Set down exactly the lines of the listing below, please, beginning with the first and ending with the line that holds "return lies".

begin Available data

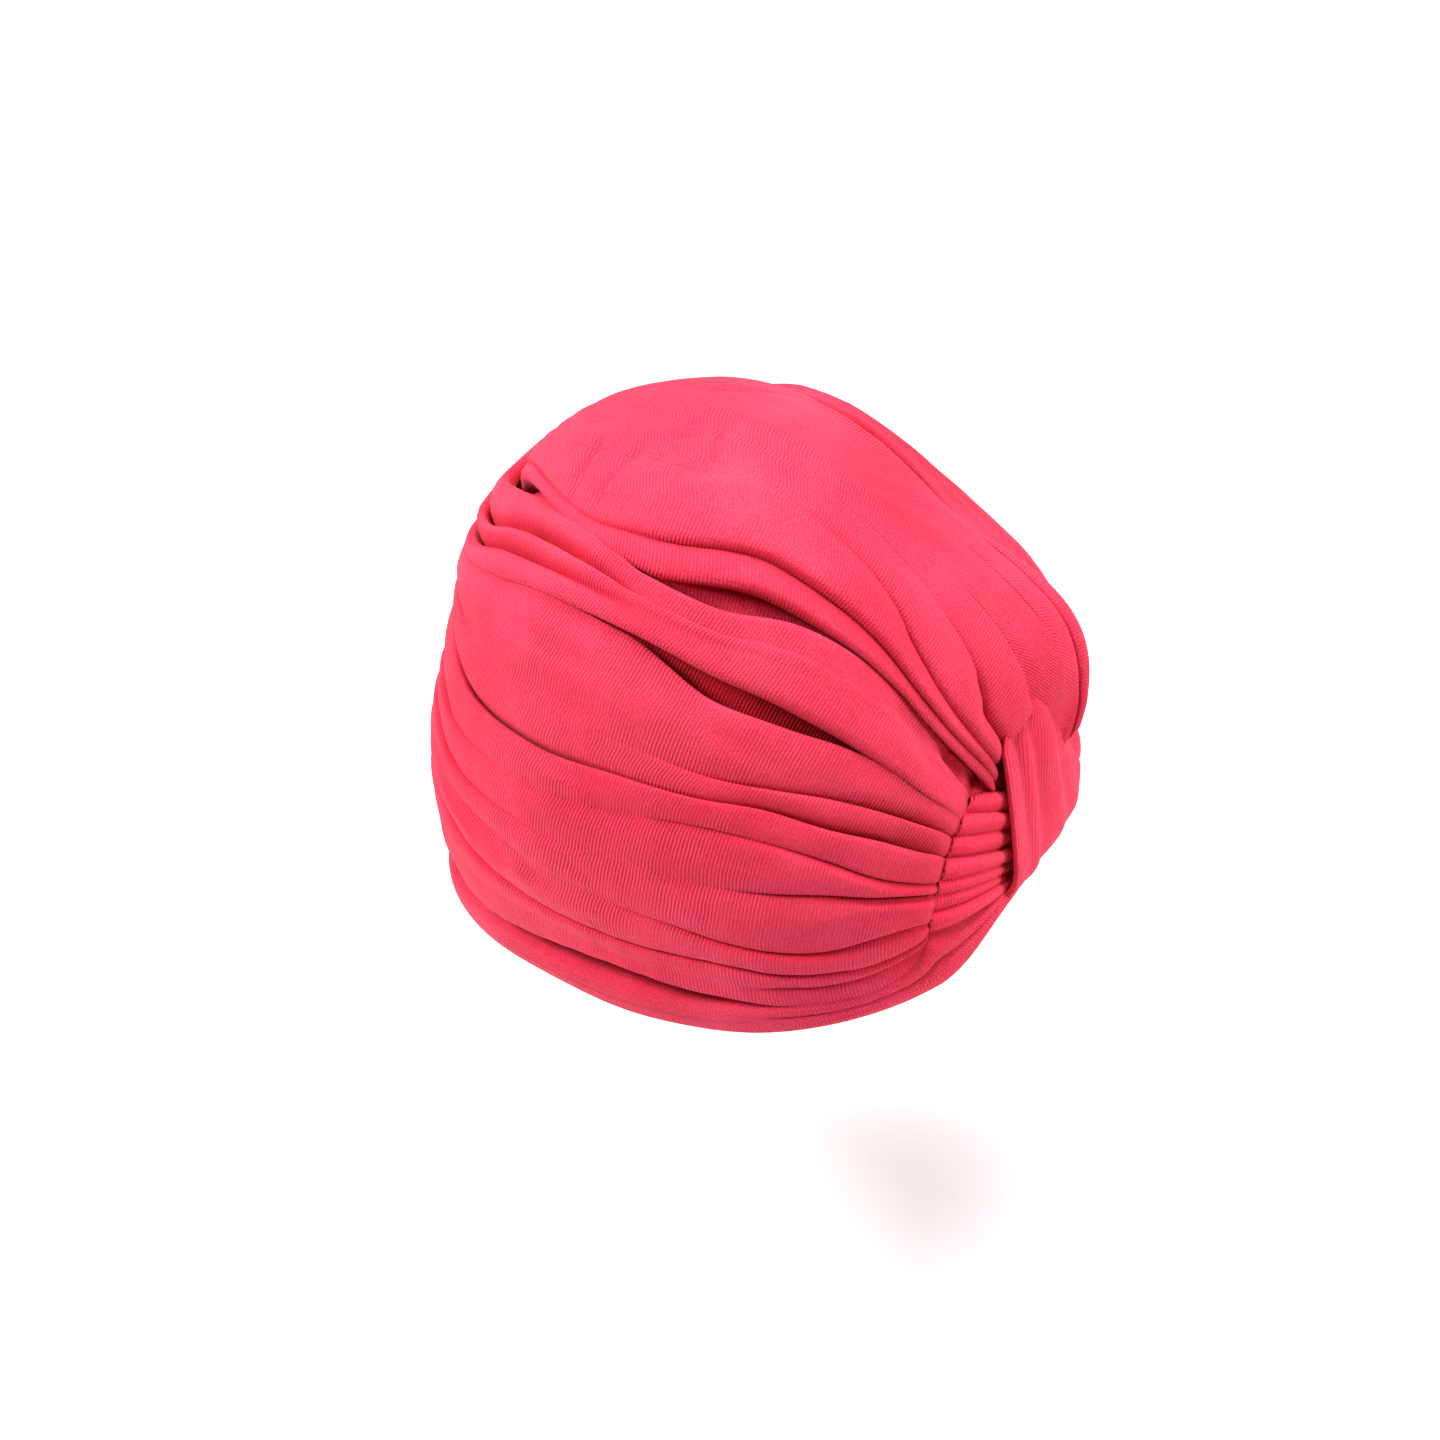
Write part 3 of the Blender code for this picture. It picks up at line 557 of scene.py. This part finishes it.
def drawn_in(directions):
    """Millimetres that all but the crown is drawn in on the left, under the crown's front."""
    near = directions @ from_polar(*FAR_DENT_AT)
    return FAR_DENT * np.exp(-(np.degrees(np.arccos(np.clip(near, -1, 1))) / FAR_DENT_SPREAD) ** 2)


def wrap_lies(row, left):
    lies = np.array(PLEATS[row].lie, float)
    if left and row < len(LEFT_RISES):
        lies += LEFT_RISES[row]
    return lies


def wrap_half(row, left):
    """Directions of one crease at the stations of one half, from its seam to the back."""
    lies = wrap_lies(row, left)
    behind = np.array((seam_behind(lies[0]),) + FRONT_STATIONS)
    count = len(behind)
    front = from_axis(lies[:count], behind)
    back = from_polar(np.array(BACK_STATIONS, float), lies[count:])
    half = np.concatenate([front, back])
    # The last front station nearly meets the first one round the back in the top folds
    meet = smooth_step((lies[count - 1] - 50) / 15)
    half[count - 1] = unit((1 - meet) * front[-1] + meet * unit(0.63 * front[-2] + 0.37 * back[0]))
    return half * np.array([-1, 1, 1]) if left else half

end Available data

Written reply
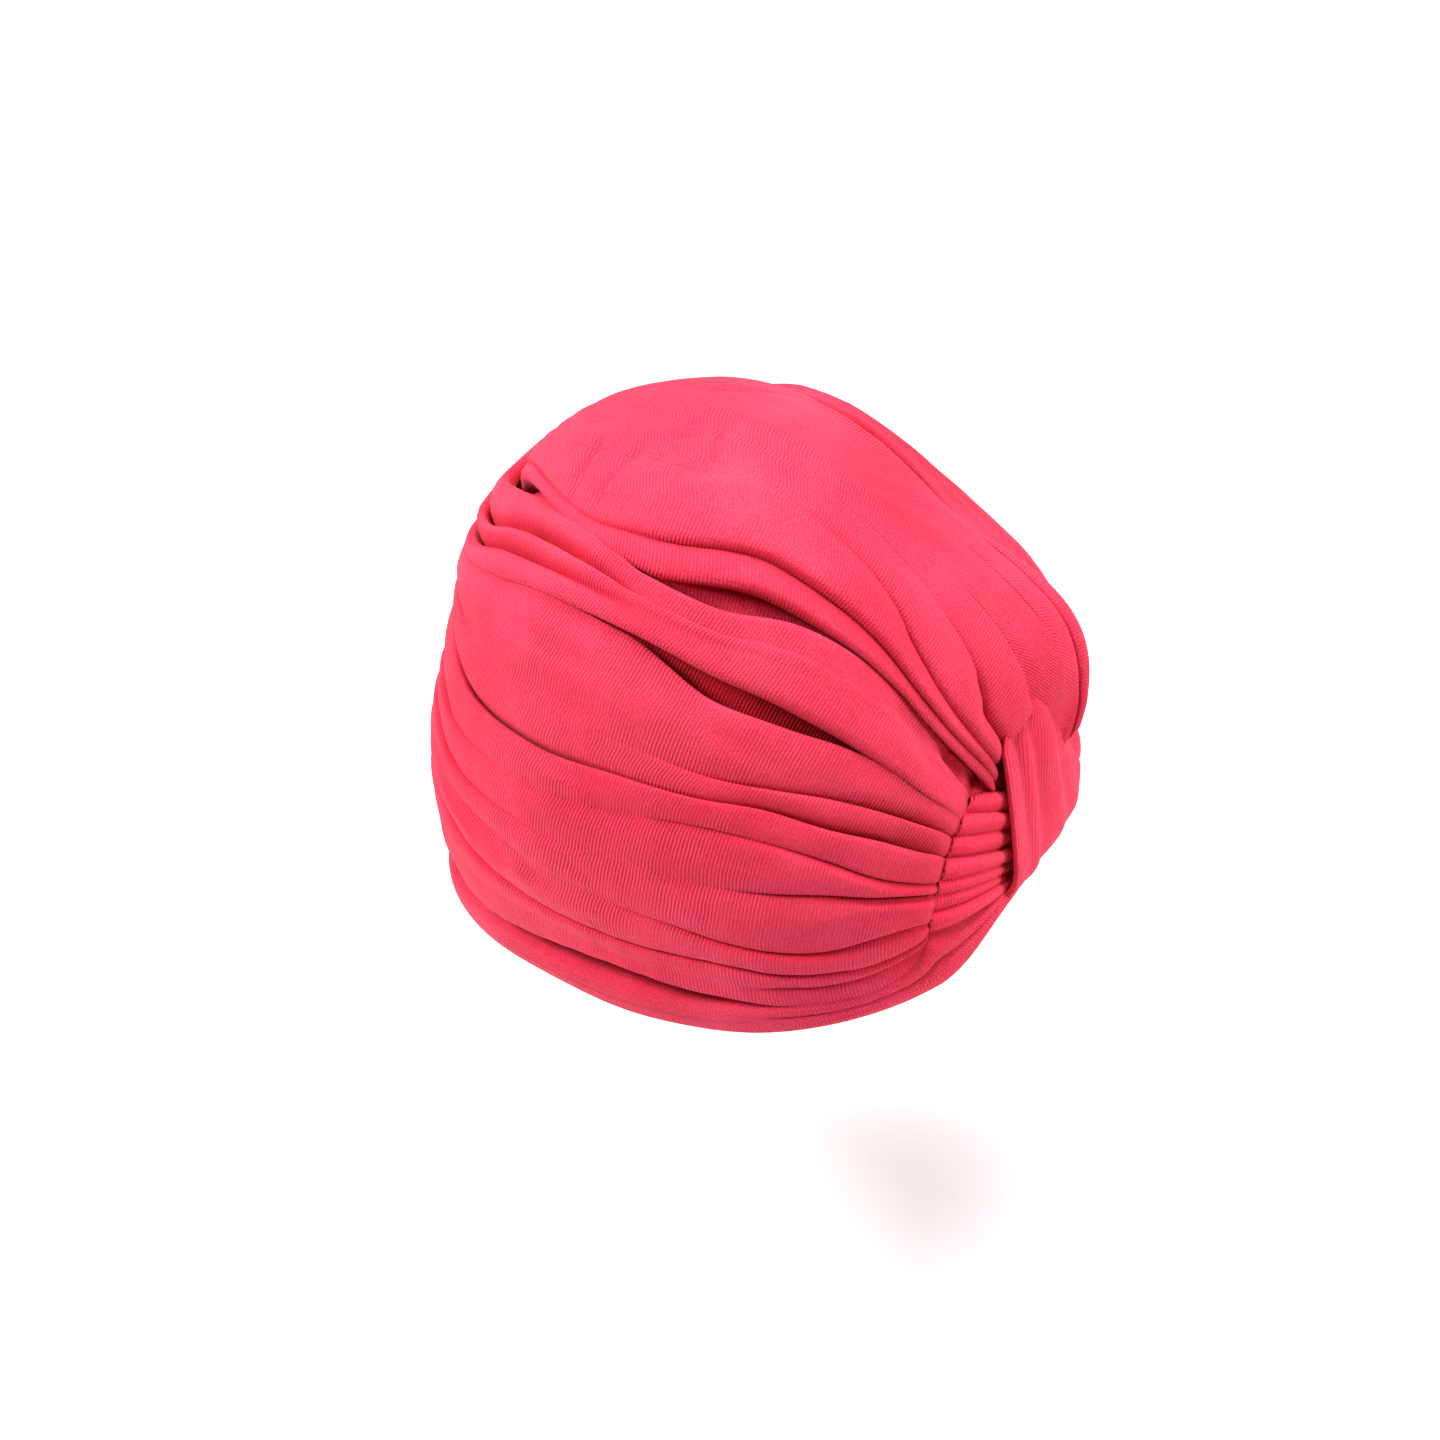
Write part 3 of the Blender code for this picture. It picks up at line 557 of scene.py. This part finishes it.
def drawn_in(directions):
    """Millimetres that all but the crown is drawn in on the left, under the crown's front."""
    near = directions @ from_polar(*FAR_DENT_AT)
    return FAR_DENT * np.exp(-(np.degrees(np.arccos(np.clip(near, -1, 1))) / FAR_DENT_SPREAD) ** 2)


def wrap_lies(row, left):
    lies = np.array(PLEATS[row].lie, float)
    if left and row < len(LEFT_RISES):
        lies += LEFT_RISES[row]
    return lies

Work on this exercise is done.